Jonny Bairstow has hailed England's seven-wicket victory over India as one of the most unforgettable games of his career.
Having whitewashed New Zealand at the beginning of last week, England went straight into an encounter with India, the final game of last year's series having been postponed due to coronavirus.
With India having posted 416 in their first innings and ultimately setting England a target of 378, the tourists were clear favourites to wrap up a 3-1 series win.
However, Bairstow and Joe Root put on one of English cricket's greatest partnerships in recent memory to get their team over the line in style.
The pair compiled an unbeaten fourth-wicket partnership of 269 runs, Root taking centre stage with 142 runs from just 173 deliveries to solidify the feeling that he is currently the world's best batsman in Test cricket.
Nevertheless, Bairstow's 114 represents his fourth century in five innings, a remarkable turnaround for a player who was fighting for his place in the team at the start of June.
England's run chase was also their highest in history, while it also ranks in ninth place in the all-time list of Test run chases.
After picking up the Man Of The Match accolade for hitting tons in both innings, Bairstow acknowledged the magnitude of what England have achieved since beginning their second innings on Monday.

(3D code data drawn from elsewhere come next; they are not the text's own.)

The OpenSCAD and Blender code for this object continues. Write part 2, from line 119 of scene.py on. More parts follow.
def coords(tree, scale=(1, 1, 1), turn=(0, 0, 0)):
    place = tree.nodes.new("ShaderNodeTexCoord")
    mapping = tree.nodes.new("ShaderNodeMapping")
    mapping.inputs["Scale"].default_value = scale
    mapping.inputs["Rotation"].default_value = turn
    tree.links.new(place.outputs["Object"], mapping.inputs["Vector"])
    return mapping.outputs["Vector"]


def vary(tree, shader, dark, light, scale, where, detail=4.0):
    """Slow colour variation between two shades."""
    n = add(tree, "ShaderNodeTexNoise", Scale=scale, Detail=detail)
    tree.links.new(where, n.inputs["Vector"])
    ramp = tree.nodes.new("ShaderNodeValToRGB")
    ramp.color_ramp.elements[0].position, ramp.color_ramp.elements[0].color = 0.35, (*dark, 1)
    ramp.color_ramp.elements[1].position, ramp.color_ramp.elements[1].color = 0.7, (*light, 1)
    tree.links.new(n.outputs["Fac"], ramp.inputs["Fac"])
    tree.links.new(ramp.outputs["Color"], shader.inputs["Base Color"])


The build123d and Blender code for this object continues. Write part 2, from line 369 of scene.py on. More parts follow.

Speaking to BBC Test Match Special, Bairstow said: "It is great. Every time I get to speak to you it is normally a good thing so long may it continue. Rooty obviously got this reward, it's extremely special how he's playing and for so long. It is awesome, it is a great environment at the moment. It is fantastic the way we're playing and everyone is really enjoying the success and that is a huge part of it.
"If Joe and I are out there doing it together we're in a really good place. We've been doing it for a long time together now. It is really special to knock off 378 with just three down. It is something that we'll never forget.
"After day two I got asked what do you think is too many and I said 'whatever they set we'll go for' and that's exactly what we did. The opening partnership deserves a huge amount of credit, for the way they went about it and the brand of cricket that we're trying to play, it was epitomised by that opening stand.
"It isn't going to work every time but the pressure and intensity which they put on world-class bowling takes a huge amount of guts, courage and skill."
England are not back in Test action until the middle of August, where they begin the three-match series against South Africa.
They will now embark on a month of limited-overs cricket, the T20 series against India getting underway on Thursday.